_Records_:
┄┄┄┄┄┄┄┄┄┄

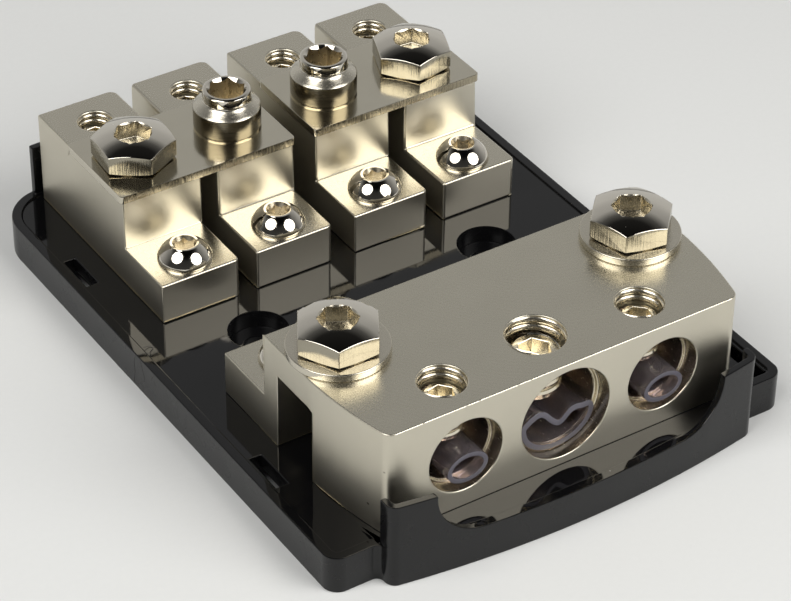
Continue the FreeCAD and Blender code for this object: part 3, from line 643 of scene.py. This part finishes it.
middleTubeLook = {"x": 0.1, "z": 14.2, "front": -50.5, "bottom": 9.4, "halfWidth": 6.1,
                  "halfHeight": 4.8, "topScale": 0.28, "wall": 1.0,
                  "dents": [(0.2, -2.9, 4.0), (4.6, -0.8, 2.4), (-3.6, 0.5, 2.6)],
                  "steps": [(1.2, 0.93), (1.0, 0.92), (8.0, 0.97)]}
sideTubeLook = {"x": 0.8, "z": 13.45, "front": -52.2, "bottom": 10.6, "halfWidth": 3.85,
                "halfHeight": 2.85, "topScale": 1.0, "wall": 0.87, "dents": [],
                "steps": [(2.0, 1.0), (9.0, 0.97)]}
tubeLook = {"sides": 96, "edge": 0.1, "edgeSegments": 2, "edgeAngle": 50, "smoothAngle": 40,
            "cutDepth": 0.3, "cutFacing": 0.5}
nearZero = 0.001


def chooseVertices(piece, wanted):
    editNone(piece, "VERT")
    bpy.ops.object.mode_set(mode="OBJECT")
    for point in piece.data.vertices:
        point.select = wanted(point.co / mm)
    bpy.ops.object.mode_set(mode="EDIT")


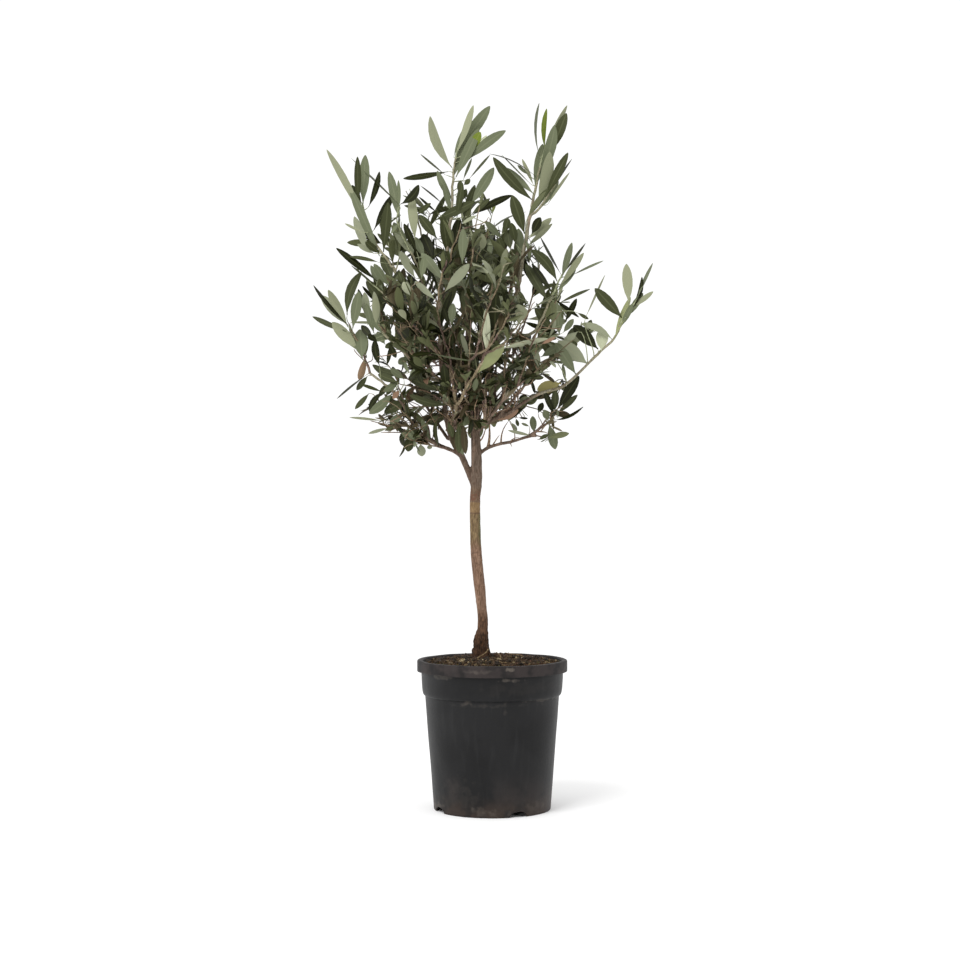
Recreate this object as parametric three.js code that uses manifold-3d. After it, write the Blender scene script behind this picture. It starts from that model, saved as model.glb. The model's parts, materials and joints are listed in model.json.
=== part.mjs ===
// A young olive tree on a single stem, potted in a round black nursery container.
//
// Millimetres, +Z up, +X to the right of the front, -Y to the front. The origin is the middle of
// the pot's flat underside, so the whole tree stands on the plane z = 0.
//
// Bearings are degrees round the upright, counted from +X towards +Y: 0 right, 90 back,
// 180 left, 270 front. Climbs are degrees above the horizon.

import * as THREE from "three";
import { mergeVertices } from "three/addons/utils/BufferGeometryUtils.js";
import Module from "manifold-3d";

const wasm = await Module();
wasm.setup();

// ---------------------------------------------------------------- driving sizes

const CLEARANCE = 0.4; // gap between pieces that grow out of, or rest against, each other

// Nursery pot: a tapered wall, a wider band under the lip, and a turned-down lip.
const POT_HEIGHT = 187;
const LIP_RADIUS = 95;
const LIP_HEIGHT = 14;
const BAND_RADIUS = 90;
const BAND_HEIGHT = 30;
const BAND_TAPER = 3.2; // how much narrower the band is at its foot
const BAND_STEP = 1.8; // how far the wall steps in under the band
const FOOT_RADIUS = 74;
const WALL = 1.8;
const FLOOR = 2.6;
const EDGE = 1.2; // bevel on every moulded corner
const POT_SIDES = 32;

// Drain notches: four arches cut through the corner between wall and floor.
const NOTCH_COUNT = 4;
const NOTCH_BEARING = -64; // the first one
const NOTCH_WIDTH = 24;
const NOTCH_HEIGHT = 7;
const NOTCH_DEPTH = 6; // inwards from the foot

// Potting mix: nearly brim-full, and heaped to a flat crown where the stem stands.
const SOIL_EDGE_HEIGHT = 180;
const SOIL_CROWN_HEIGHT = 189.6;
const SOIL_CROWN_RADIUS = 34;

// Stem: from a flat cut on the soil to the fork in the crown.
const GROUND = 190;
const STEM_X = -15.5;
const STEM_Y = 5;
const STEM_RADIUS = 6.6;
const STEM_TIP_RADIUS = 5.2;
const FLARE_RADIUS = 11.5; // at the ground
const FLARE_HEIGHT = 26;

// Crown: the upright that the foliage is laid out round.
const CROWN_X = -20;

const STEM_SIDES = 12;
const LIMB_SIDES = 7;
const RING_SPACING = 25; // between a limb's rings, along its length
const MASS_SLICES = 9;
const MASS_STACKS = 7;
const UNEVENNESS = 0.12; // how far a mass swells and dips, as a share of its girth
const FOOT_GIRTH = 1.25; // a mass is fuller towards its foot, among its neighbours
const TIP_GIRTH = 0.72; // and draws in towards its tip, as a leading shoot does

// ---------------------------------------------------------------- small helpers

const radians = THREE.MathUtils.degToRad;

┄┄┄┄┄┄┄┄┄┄

_Aim_: Without changing anything, quote the lines from the top of the data to the line that contains "nearZero = 0.001", including that line.

_Problem solution_:
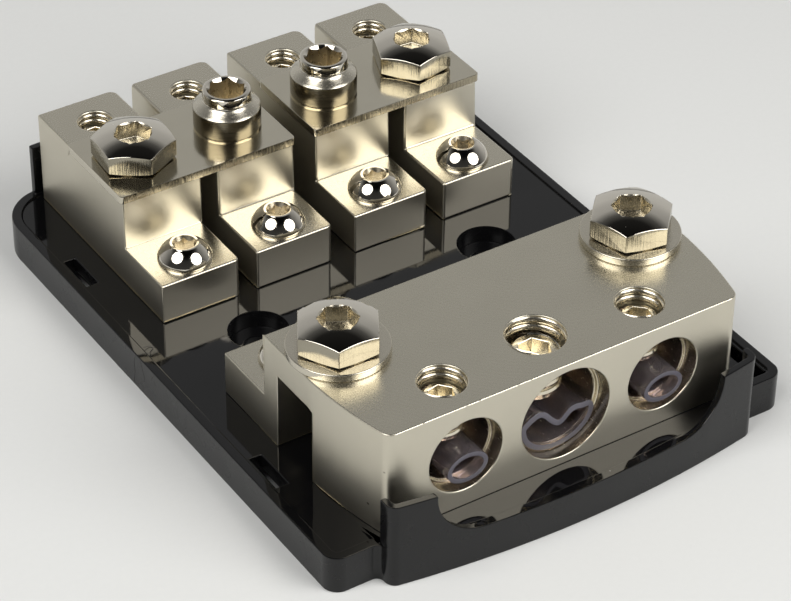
Continue the FreeCAD and Blender code for this object: part 3, from line 643 of scene.py. This part finishes it.
middleTubeLook = {"x": 0.1, "z": 14.2, "front": -50.5, "bottom": 9.4, "halfWidth": 6.1,
                  "halfHeight": 4.8, "topScale": 0.28, "wall": 1.0,
                  "dents": [(0.2, -2.9, 4.0), (4.6, -0.8, 2.4), (-3.6, 0.5, 2.6)],
                  "steps": [(1.2, 0.93), (1.0, 0.92), (8.0, 0.97)]}
sideTubeLook = {"x": 0.8, "z": 13.45, "front": -52.2, "bottom": 10.6, "halfWidth": 3.85,
                "halfHeight": 2.85, "topScale": 1.0, "wall": 0.87, "dents": [],
                "steps": [(2.0, 1.0), (9.0, 0.97)]}
tubeLook = {"sides": 96, "edge": 0.1, "edgeSegments": 2, "edgeAngle": 50, "smoothAngle": 40,
            "cutDepth": 0.3, "cutFacing": 0.5}
nearZero = 0.001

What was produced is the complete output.